Hosting Taliban members at the Tehran conference might have been an attempt by Iran to mend ties as it becomes clear that the group will be a major power broker in Afghanistan after the United States withdraws its last combat troops as scheduled in 2014, analysts said. U.S. officials have launched their own initiatives to talk to the Taliban, to little avail.

“Iran considers itself a regional player with a legitimate stake in Afghanistan, and it doesn’t want to see progress that runs contrary to its political interests,” said Michael Semple, who has decades of experience in Afghanistan as a diplomat and a scholar. “If the price of Iran having a role in the next step is dealing with the Taliban, then they are prepared to do it.”

Reports of the Tehran meeting came as U.S. efforts to promote a dialogue between Afghanistan and its eastern neighbor, Pakistan, appeared to falter Thursday. The Afghan government canceled a meeting with its Pakistani counterpart that was scheduled for next week, part of a U.S.-promoted effort begun early this year to assuage long-standing distrust between the two countries, U.S. officials said.

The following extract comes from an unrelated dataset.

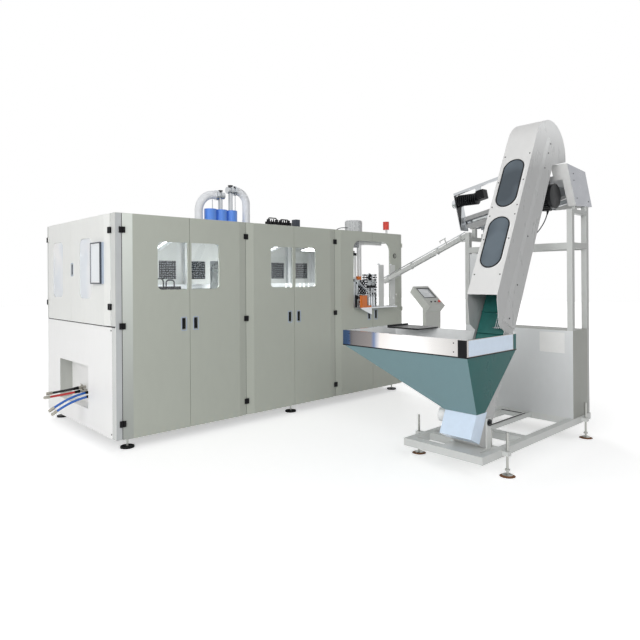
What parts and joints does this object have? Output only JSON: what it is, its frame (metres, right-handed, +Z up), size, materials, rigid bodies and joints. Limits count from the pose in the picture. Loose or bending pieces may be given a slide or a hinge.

The Obama administration has asked Pakistan to assist the reconciliation process by eliminating Taliban havens in its territory and pressing the insurgents toward negotiations. But recent high-profile attacks in Afghanistan by the Pakistan-based Haqqani group — for which the United States has publicly held Pakistan at least indirectly responsible — have stirred Afghan antagonism. U.S. officials confirmed the cancellation, first reported by the Wall Street Journal, but said they anticipated that the break in dialogue would be only temporary.

An unusual opening

The Islamic Awakening conference in Tehran was organized by Iran’s supreme leader, Ayatollah Ali Khamenei, who has the final say in the nation’s policies. The conference, held in mid-September, drew more than 700 scholars and Islamist political figures from around the world.